Wot? You still buy yeast? Pfaff!
Sourdough
Well now, Patti’s got a lot on her hands taking care of the kidlet and that ginormous cat she has. If she adds a humming bird to the mix in the winter, it’s another layer of worry–I’ve seen it, and it’s not pretty (the worry, not the bird. The bird is awesome. Watching your best friend stand on a wet porch rail to change a hummingbird feeder is not so awesome.).
Great Flying Spaghetti Monster forbid she should add another entity to babysitting pile in the form of billions of yeast. Sheesh! Who do you think she is? Wonder Woman?
Cripes. Did any of that even make sense?
Alternate instructions for those without a bread machine, but with a stand mixer:
Mix yeast, water, and sugar in bowl of mixer and let sit for 5-10 minutes until yeast is activated (it produces a nice layer of bubbles on top). Add olive oil, half of the flour, and all of the salt (in that order-yeast doesn’t like salt, so add it with the flour last) and mix on lowest setting with dough hook until combined. Add remaining flour 1/2 cup at a time until your dough is doughy. Turn it out onto a floured board and knead it into a nice ball. Place in oiled bowl to rise covered with a damp tea towel for an hour or two at warm room temp or overnight in the fridge.
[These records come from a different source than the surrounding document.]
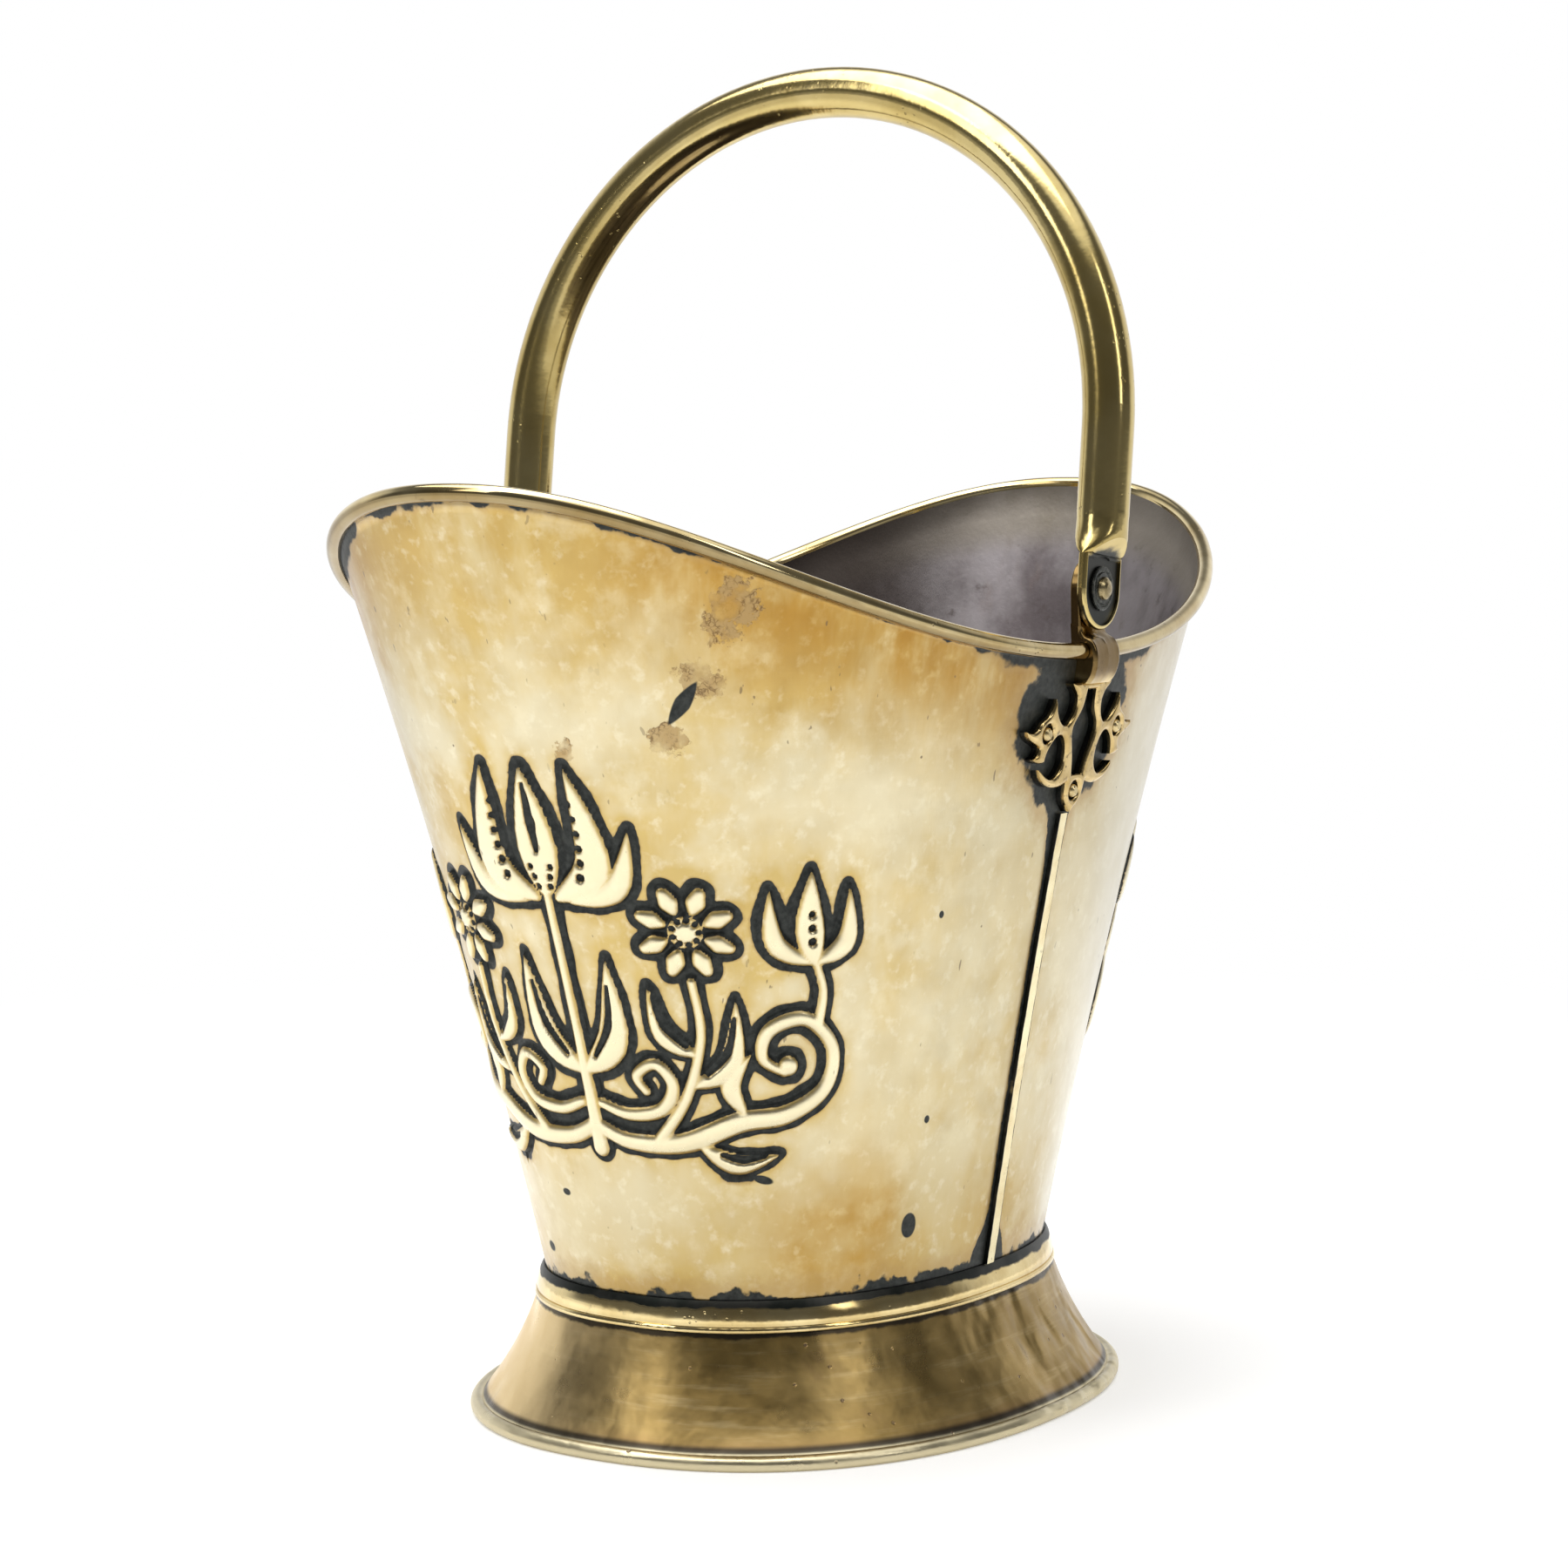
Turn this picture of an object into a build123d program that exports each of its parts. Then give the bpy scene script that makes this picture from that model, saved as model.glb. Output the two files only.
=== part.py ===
from build123d import *
import math
import os

os.makedirs("parts", exist_ok=True)

# Oval brass log bucket. Millimetres, +Z up, floor at z = 0, origin under the middle of the foot.
# -X is the front lip, +X the back lip, -Y the right-hand lug and +Y the left-hand lug.

# Body: a flared oval of sheet brass with a slightly hollow profile
OVAL_POWER = 2.23
SHEET = 1.0
BODY_Z = 49.0
BODY_A = 100.9
BODY_B = 73.2
FLARE_A = 0.348
FLARE_B = 0.196
HOLLOW = 14.3
HOLLOW_SPAN = 245.6
BODY_FOOT_Z = 38.6
BODY_TOP_Z = 326.0
BODY_SECTIONS = (34.0, 108.0, 182.0, 256.0, 330.0)
SEAM_GAP = 0.02

# Rim: low at the lugs, high at the two lips, rolled outward over a wire
RIM_LUG_Z = 254.0
RIM_LIP_Z = 306.6
RIM_LIP_X = 192.8
RIM_ROLL_R = 2.75
RIM_WIRE_R = 1.7
RIM_ROLL_OUT = 1.3
RIM_WALL_DROP = 1.3

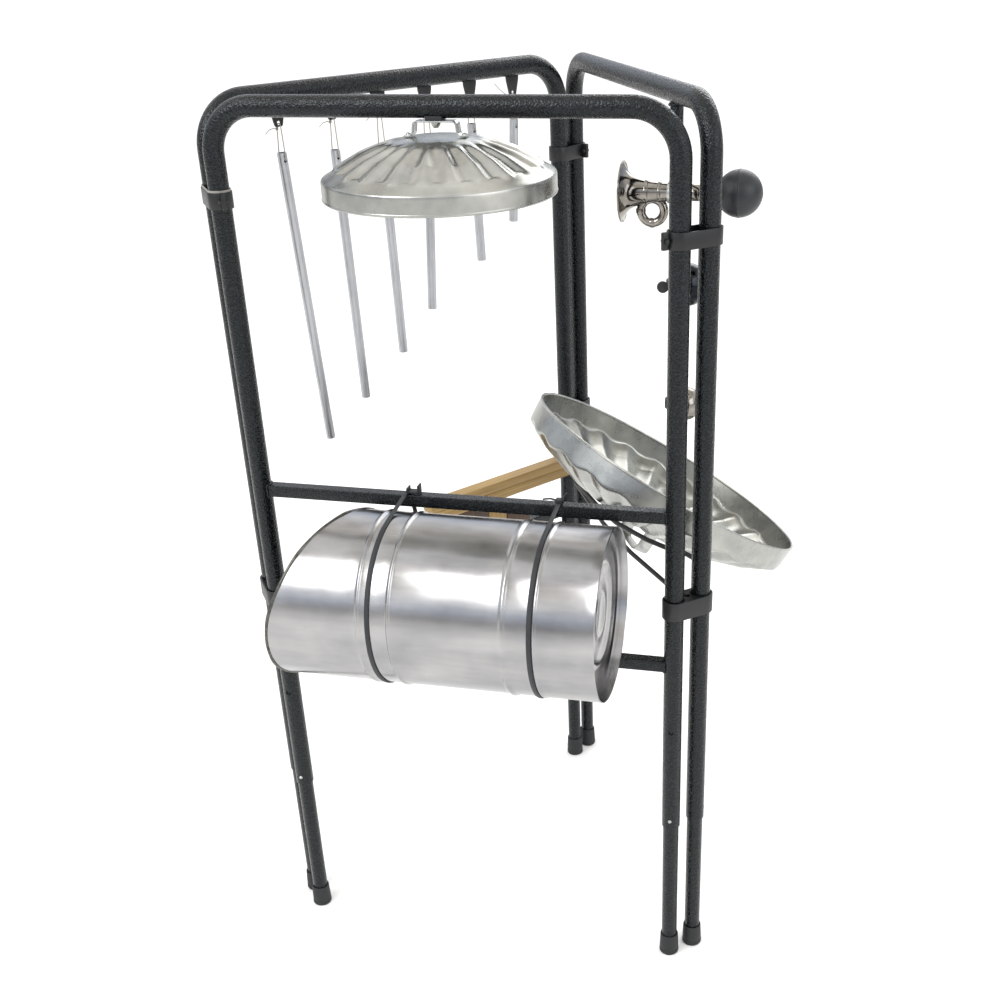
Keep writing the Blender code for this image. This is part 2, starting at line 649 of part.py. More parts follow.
bulb_profile = [(5.6, bulb_x - 39), (8.6, bulb_x - 39), (9.0, bulb_x - 33)]
for k in range(7):
    a = math.radians(152 - 152 * k / 6)
    bulb_profile.append((BULB_R * math.sin(a) if k < 6 else 0, bulb_x + BULB_R * math.cos(a)))
for k in range(6):
    a = math.radians(0 + 150 * k / 5)
    bulb_profile.append((25.2 * math.sin(a) if k else 0, bulb_x + 25.2 * math.cos(a)))
bulb_profile.append((5.6, bulb_x - 26))
finish("horn_bulb", lathe(bulb_profile, 16, "X", (0, HORN_Y, HORN_Z)), "black_rubber", WORLD,
       (hx + 102.0, HORN_Y, HORN_Z))
ring_post = combine(rod((PX, PY, HORN_Z - 7), (PX, PY, HORN_Z + 7), 10.4, 16),
                    [("UNION", rod((PX - 6, HORN_Y, HORN_Z), (PX + 6, HORN_Y, HORN_Z), 12.6, 16)),
                     ("DIFFERENCE", rod((PX, PY, HORN_Z - 20), (PX, PY, HORN_Z + 20), POST_R + 0.45, 16)),
                     ("DIFFERENCE", rod((PX - 20, HORN_Y, HORN_Z), (PX + 20, HORN_Y, HORN_Z), 11.5, 16))])
finish("horn_clamp", ring_post, "plated_steel", WORLD, (PX, PY, HORN_Z))


# ---- two handlebar bells ----------------------------------------------------------------------------------
def bell(tag, z, radius, depth):
    cx = PX + 21.0
    base = combine(rod((PX, PY, z - 6), (PX, PY, z + 6), 10.4, 16), [
        ("UNION", rod((PX + 6, PY, z), (cx, PY, z), 5.0, 8)),
        ("UNION", lathe([(0, 0), (11.5, 0), (11.5, 2.6), (2.4, 2.6), (2.4, depth - 2.0), (0, depth - 2.0)], 12, "X",
                        (cx - 6, PY, z))),
        ("DIFFERENCE", rod((PX, PY, z - 20), (PX, PY, z + 20), POST_R + 0.45, 16)),
    ])
    finish(tag + "_base", base, "black_strap", WORLD, (PX, PY, z))
    prof = []
    steps = 5
    for k in range(steps + 1):
        a = math.pi / 2 * k / steps
        prof.append((radius * math.cos(a) if k < steps else 0, depth * math.sin(a)))
    for k in range(steps, -1, -1):
        a = math.pi / 2 * k / steps
        prof.append(((radius - 1.2) * math.cos(a) if k < steps else 0, (depth - 1.2) * math.sin(a)))
    dome = lathe(prof, 16, "X", (cx - 6 + 3.2, PY, z))
    finish(tag + "_dome", dome, "plated_steel", WORLD, (cx - 6 + 3.2, PY, z))


bell("bell", BELL_Z, 26.0, 22.0)
bell("small_bell", BELL2_Z, 21.0, 18.0)
lx, ly = PX + 18.4, PY - 14.5
lever = combine(box(lx - 30, lx + 3.0, ly - 0.9, ly + 0.9, BELL_Z - 4.5, BELL_Z + 3.5), [
    ("UNION", rod((lx, ly, BELL_Z - 4.5), (lx, ly, BELL_Z + 3.5), 2.6, 8)),
    ("UNION", lathe([(0, 0), (5.5, 0), (5.5, 2.4), (0, 2.4)], 10, "-Y", (lx - 31, ly + 1.2, BELL_Z - 0.5))),
])
finish("bell_lever", lever, "black_strap", WORLD, (lx, ly, BELL_Z))

# ---- wooden scraper on the left panel: a top rail and three stepped upright bars -----------------
rail_wood = box(left_x(546), left_x(262), 8.6, 31.0, 573.0, 603.0)
finish("scraper_top_rail", rail_wood, "pale_wood", FRAMES["left"], (left_x(404), 20, 573))
for i, (s0, s1, top, wood) in enumerate(((312.0, 373.0, 572.7, "dark_wood"), (375.0, 409.0, 556.0, "pale_wood"),
                                         (411.0, 457.0, 540.0, "dark_wood")), 1):
    bar_wood = box(left_x(s1), left_x(s0), 8.6, 24.0, 452.0, top)
    finish("scraper_bar_%d" % i, bar_wood, wood, FRAMES["left"], (left_x((s0 + s1) / 2), 16, 452))
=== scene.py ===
import math

import bpy
from mathutils import Matrix, Vector


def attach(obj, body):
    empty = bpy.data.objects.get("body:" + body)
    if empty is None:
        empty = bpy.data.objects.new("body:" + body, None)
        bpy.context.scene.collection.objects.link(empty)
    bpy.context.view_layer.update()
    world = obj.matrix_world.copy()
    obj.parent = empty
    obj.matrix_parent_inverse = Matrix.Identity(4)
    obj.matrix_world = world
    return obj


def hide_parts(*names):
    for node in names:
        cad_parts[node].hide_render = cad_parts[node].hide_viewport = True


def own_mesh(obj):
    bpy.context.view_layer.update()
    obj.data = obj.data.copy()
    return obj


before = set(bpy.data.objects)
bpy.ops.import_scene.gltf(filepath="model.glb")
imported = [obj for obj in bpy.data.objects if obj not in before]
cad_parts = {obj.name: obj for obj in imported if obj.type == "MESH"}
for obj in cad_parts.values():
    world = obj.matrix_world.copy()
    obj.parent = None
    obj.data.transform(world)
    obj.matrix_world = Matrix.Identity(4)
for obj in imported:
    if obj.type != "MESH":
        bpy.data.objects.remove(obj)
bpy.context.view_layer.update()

# ---- Viewpoint ---------------------------------------------------------------
# A person standing in front of the stand and a little to its right, looking
# slightly down on the dish and the hod.  Pieces are drawn in millimetres in the
# place where they are made, then set down in metres.
CENTRE_X, CENTRE_Y = -47.686, -176.856


def spot(x=0.0, y=0.0, z=0.0, turn=0.0):
    return (Matrix.Translation(((x + CENTRE_X) / 1000, (y + CENTRE_Y) / 1000, z / 1000))
            @ Matrix.Rotation(math.radians(turn), 4, "Z") @ Matrix.Scale(0.001, 4))


view = bpy.data.objects.new("viewpoint", bpy.data.cameras.new("viewpoint"))
bpy.context.scene.collection.objects.link(view)
right, up, ahead = (Vector((0.97372, 0.22614, -0.02677)), Vector((-0.08295, 0.46170, 0.88312)),
                    Vector((-0.21208, 0.85771, -0.46833)))
place = Matrix((right, up, -ahead)).transposed().to_4x4()
place.translation = spot(494.81, -1473.04, 1387.33).to_translation()
view.matrix_world = place
view.data.sensor_width = 36
view.data.lens = 46.62
view.data.shift_x, view.data.shift_y = -0.0624, 0.1004
view.data.clip_end = 50
bpy.context.scene.camera = view

# ---- Three bent-tube panels ----------------------------------------------------
# Each is one hoop of 1 inch steel tube, bent cold at its two top corners, with
# 16 mm square rails welded across.  It is stove-finished in dark grey hammertone
# powder coat, so the light breaks up on a skin of small dimples.
TUBE, WALL, HALF, TOP, BEND = 12.7, 1.4, 280.0, 1200.0, 55.0
RIGHT_TURN, LEFT_TURN = 118.5, 53.8


def middle(x, y, turn):
    a = math.radians(turn)
    return x + math.cos(a) * HALF, y + math.sin(a) * HALF


PANEL = {"front": spot(),
         "right": spot(*middle(310.5, 26.5, RIGHT_TURN), 0, RIGHT_TURN),
         "left": spot(*middle(-304.0, 32.5, LEFT_TURN), 0, LEFT_TURN + 180)}


def tone(code):
    parts = [int(code[i:i + 2], 16) / 255 for i in (1, 3, 5)]
    return [c / 12.92 if c <= 0.04045 else ((c + 0.055) / 1.055) ** 2.4 for c in parts] + [1.0]


# adds one shader node with its settings and its incoming links
def add(tree, kind, settings=(), links=()):
    n = tree.nodes.new("ShaderNode" + kind)
    for key, value in dict(settings).items():
        if isinstance(key, str) and hasattr(n, key):
            setattr(n, key, value)
        else:
            n.inputs[key].default_value = value
    for key, source in dict(links).items():
        tree.links.new(source, n.inputs[key])
    return n


def surface(name, low, high, metal, rough, grain, depth, stretch=(1, 1, 1), turn=0.0, kind="Noise", blotch=60.0,
            dirt=0.35):
    """low..high: hex colours; rough: low, high; grain, depth, blotch in millimetres."""
    m = bpy.data.materials.new(name)
    m.use_nodes = True
    t = m.node_tree
    s = t.nodes["Principled BSDF"]
    s.inputs["Metallic"].default_value = metal
    at = add(t, "TexCoord").outputs["Object"]
    turned_at = add(t, "Mapping", {"Rotation": (0, 0, math.radians(turn))}, {"Vector": at}).outputs[0]
    along = add(t, "Mapping", {"Scale": stretch}, {"Vector": turned_at}).outputs[0]
    if kind == "Noise":
        fine = add(t, "TexNoise", {"Scale": 1000 / grain, "Detail": 4.0, "Roughness": 0.6}, {"Vector": along})
        value = fine.outputs[0]
    else:
        wobble = add(t, "TexNoise", {"Scale": 700 / grain, "Detail": 1.0}, {"Vector": along})
        push = add(t, "VectorMath", {"operation": "MULTIPLY_ADD", 1: (grain / 1500,) * 3},
                   {0: wobble.outputs["Color"], 2: along})
        fine = add(t, "TexVoronoi", {"feature": "SMOOTH_F1", "Scale": 1000 / grain, "Smoothness": 0.6},
                   {"Vector": push.outputs[0]})
        value = fine.outputs["Distance"]
    wide = add(t, "TexNoise", {"Scale": 1000 / blotch, "Detail": 3.0}, {"Vector": at})
    both = add(t, "Mix", {"data_type": "FLOAT", 0: dirt}, {2: value, 3: wide.outputs[0]})
    ramp = add(t, "ValToRGB", (), {0: both.outputs[0]})
    ramp.color_ramp.elements[0].position, ramp.color_ramp.elements[0].color = 0.3, tone(low)
    ramp.color_ramp.elements[1].position, ramp.color_ramp.elements[1].color = 0.7, tone(high)
    t.links.new(ramp.outputs[0], s.inputs["Base Color"])
    span = add(t, "MapRange", {1: 0.3, 2: 0.7, 3: rough[0], 4: rough[1]}, {0: both.outputs[0]})
    t.links.new(span.outputs[0], s.inputs["Roughness"])
    bump = add(t, "Bump", {"Strength": 0.7, "Distance": depth / 1000}, {"Height": value})
    t.links.new(bump.outputs[0], s.inputs["Normal"])
    return m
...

Then follow rolling out directions above.
If you don’t have a stand mixer (or electricity, or room on your counter for appliances, or you just want to show Kaden how hardcore you are) you can do it all by hand: mix the first set of stuff with a spoon, then knead in the rest of the flour. Builds good arm muscles.
I’m trying your crust recipe this weekend in ye ol’ bread machine. The finished product looks GREAT, Patti!
I hate taking the time to make the crusts. Instead, I keep corn tortilla shells on hand. I deep fry one, then put on toppings like it’s a normal pizza, then I put a raw one on top of that, and put toppings on that. It has the same general feel as a bread crust, if it was really thin, and holds up to being handled like a pizza is supposed to. It takes a fraction of the time to make pizza this way, and I always have corn tortillas on hand for other things.